L’individualisation et la médicalisation de l’alimentation, mais aussi le développement de l’industrialisation des processus de production conduit une part de plus en plus importante de la population à s’interroger sur ce qu’elle mange. « En plus des questions relatives à la régulation des quantités ingérées, celles liées aux propriétés et qualités intrinsèques des produits sont de plus en plus importantes. Les crises alimentaires de la fin du XXe siècle et du début du XXIe ont ébranlé la confiance et amplifié le sentiment d’aliénation de la population à l’égard de l’alimentation industrielle », souligne Estelle Masson (Brest).
À cette crise de confiance vis-à-vis des produits transformés s’ajoute une crise identitaire, plus profonde. De fait, chaque année - notamment avec l’arrivée des beaux jours - les femmes rêvent de ressembler aux mannequins filiformes des couvertures de magazines et suivent pour cela les derniers régimes à la mode préconisés par les médias (lire aussi p 23). Tout se passe alors comme si ces régimes devaient dicter leurs moindres faits et gestes. « Dans le domaine de l’alimentation, le régime semble jouer un rôle équivalent à celui rempli - dans le domaine de la morale - par ledirecteur de conscienceil y a plusieurs siècles. Il vise à réguler les comportements et propose des solutions pour y parvenir. Mais, contrairement aux conseils prodigués par un directeur de conscience, ceux distillés par les régimes ne sont souvent pas personnalisés », note Estelle Masson. De fait, d’après une enquête (1) menée auprès de femmes ayant déjà suivi un régime amaigrissant, seules 7 % déclaraient se faire suivre par un médecin durant celui-ci et il est certain que cette proportion est bien plus faible lorsqu’il s’agit de régimes répondant à des motivations éthiques et/ou politiques (végétarisme, véganisme…).

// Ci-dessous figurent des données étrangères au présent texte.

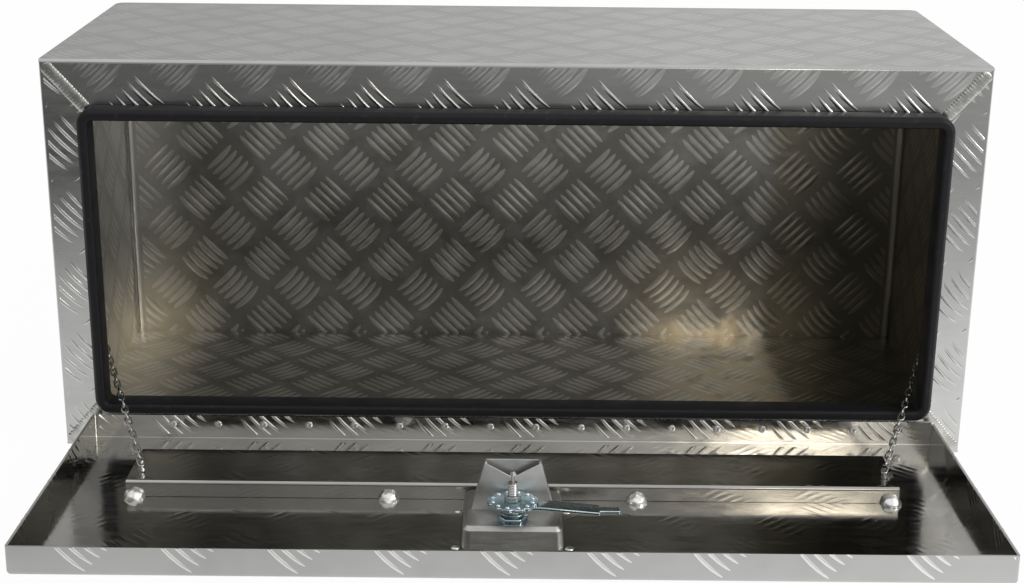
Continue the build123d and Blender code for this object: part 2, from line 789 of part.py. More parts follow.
# L handle, folded flush into the dish; it swings out about a pin in the spindle's tang
ear_inner = tang_width / 2 + ear_gap
ear_outer = ear_inner + ear_width
grip_y = latch_y + handle_reach
boss_face = pivot_z - grip_radius - plug_boss_rise
with BuildPart() as folding_handle:
    with BuildSketch(Plane.YZ.offset(-ear_outer)):
        with Locations((latch_y, pivot_z)):
            RegularPolygon(ear_radius, handle_sides)
        with Locations((latch_y + handle_reach / 2, pivot_z)):
            Rectangle(handle_reach, handle_stem_thickness)
    extrude(amount=2 * ear_outer)
    fork_root = tang_radius + fork_root_gap
    with BuildSketch(Plane.YZ.offset(-ear_inner)):
        with Locations((latch_y + (fork_root - ear_radius) / 2, pivot_z)):
            Rectangle(fork_root + ear_radius, 2 * ear_radius)
    extrude(amount=2 * ear_inner, mode=Mode.SUBTRACT)
    with BuildSketch(Plane.YZ.offset(-grip_long_end)):
        with Locations((grip_y, pivot_z)):
            RegularPolygon(grip_radius, handle_sides)
    extrude(amount=grip_long_end + grip_short_end)
    chamfer(faces().sort_by(Axis.X)[0].edges(), grip_chamfer)
    with BuildSketch(Plane.XY.offset(boss_face)):
        with Locations((0, grip_y)):
            RegularPolygon(plug_boss_radius, handle_sides)
    extrude(amount=plug_boss_rise + grip_radius + handle_stem_thickness / 2)
    with BuildSketch(Plane.YZ.offset(-ear_outer)):
        with Locations((latch_y, pivot_z)):
            RegularPolygon(handle_pin_radius, handle_sides)
    extrude(amount=2 * ear_outer, mode=Mode.SUBTRACT)
    with BuildSketch(Plane.XY.offset(boss_face)):
        with Locations((0, grip_y)):
            RegularPolygon(plug_radius + plug_gap, handle_sides, major_radius=False)
    extrude(amount=plug_length + plug_gap, mode=Mode.SUBTRACT)
save(folding_handle, "folding_handle", door_frame)

with BuildPart() as handle_pin:
    with BuildSketch(Plane.YZ.offset(-ear_outer)):
        with Locations((latch_y, pivot_z)):
            RegularPolygon(handle_pin_radius, handle_sides)
    extrude(amount=2 * ear_outer)
save(handle_pin, "handle_pin", door_frame)

with BuildPart() as key_plug:
    with BuildSketch(Plane.XY.offset(boss_face)):
        with Locations((0, grip_y)):
            Circle(plug_radius)
    extrude(amount=plug_length)
    with BuildSketch(Plane.XY.offset(boss_face)):
        with Locations((0, grip_y)):
            Rectangle(keyway_length, keyway_width)
    extrude(amount=keyway_depth, mode=Mode.SUBTRACT)
save(key_plug, "key_plug", door_frame)

# Headed studs on the stiffener, each through the last link of its chain, in the door's frame
stud_x = stiffener_length / 2 - chain_stud_inset
stud_y = -chain_stud_share * door_length
chain_z = stiffener_top + chain_rise
stud_room = wire / 2 + stud_play
for side, name in ((-1, "chain_stud_left"), (1, "chain_stud_right")):
    with BuildPart() as chain_stud:
        for radius, low, high in (
            (stud_flange_radius, stiffener_top, chain_z - stud_room),
            (stud_radius, chain_z - stud_room, chain_z + stud_room),
            (stud_head_radius, chain_z + stud_room, chain_z + stud_room + stud_head_height),
        ):
            with BuildSketch(Plane.XY.offset(low)):
                with Locations((side * stud_x, stud_y)):
                    RegularPolygon(radius, stud_sides)
            extrude(amount=high - low)
    save(chain_stud, name, door_frame)

# Chain eyes on the side walls and the chains between, in the box's frame
wall_y = front_y + chain_wall_share * door_length
wall_x = half_width - sheet
eye_x = wall_x - chain_wall_gap
for side, name in ((-1, "wall_eye_left"), (1, "wall_eye_right")):
    with BuildPart() as wall_eye:
        with BuildSketch(Plane.XY.offset(chain_wall_z - eye_thickness / 2)):
            with Locations((side * eye_x, wall_y)):
                RegularPolygon(eye_radius, eye_sides)
            with Locations((side * (wall_x + eye_x) / 2, wall_y)):
                Rectangle(wall_x - eye_x, 2 * eye_radius)
            with Locations((side * eye_x, wall_y)):
                RegularPolygon(eye_hole_radius, eye_sides, mode=Mode.SUBTRACT)
        extrude(amount=eye_thickness)
    save(wall_eye, name)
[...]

Nouvelles formes de partage.
Autre dénominateur commun aux régimes alimentaires : leur caractère excluant. « L’adoption individuelle d’un régime alimentaire particulier qui diffère de celui des autres membres de la collectivité empêche de participer pleinement au rituel social du repas », précise Estelle Masson. Plus d’une femme sur cinq (1) évite en effet les relations sociales et les dîners entre amis le temps de leur régime amaigrissant.
La progression des pratiques de régimes au sein de la population n’a toutefois pas que des désavantages. Elle pourrait, dans certaines conditions, contribuer à résoudre le malaise alimentaire actuellement perceptible en France. « Rien n’empêche d’imaginer que lorsque chaque individu aura réformé son alimentation - en adoptant un ensemble de règles lui permettant d’opérer des choix éclairés et pertinents dans le vaste éventail de l’offre alimentaire actuelle - les pathologies liées à une mauvaise alimentation diminueront tout comme s’amoindrira le sentiment d’aliénation ressenti par de nombreux consommateurs à l’égard de l’alimentation moderne », suggère-t-elle.
La pratique de régimes crée également de nouvelles formes de partage de sociabilité alimentaire. « Au partage alimentaire charnel et réel (autour d’une table), se substitue le partage numérique des nourritures », résume Estelle Masson. De fait, dans les forums de discussion et les blogs où les consommateurs relatent leurs pratiques culinaires et les différents régimes effectués, se tissent des liens grâce à l’alimentation. Une étude portant sur les réseaux sociaux (3) met également en exergue le fait que les femmes présentant des troubles du comportement alimentaire accordent de l’importance au fait de pouvoir échanger en ligne avec des personnes présentant des troubles similaires.
Toutefois, une chose est sûre, parmi la jungle des régimes - proposés sur Internet ou dans les livres - « ceux qui optent pour les régimes s’appuyant sur des principes simples (ne pas manger en dehors des repas, manger varié, avec modération…) semblent jouir d’un rapport à l’alimentation plus serein », conclut Estelle Masson.
Entretien avec Estelle Masson, Maître de conférences en psychologie sociale à l’université de Bretagne occidentale.
(1) Masson E., (2004) Le mincir, le grossir, le rester mince. Rapport au corps et au poids et pratiques de restriction alimentaire. Cahiers de l’OCHA, 2004, n°10, p. 26-46.
(2) CREDOC (2008) Baromètre de la perception de l’alimentation, Baromètre n°3.
(3) La sociabilité « Ana-mia » : une approche des troubles alimentaires par les réseaux sociaux en ligne et hors ligne, programme de recherche ANR-09-ALIA.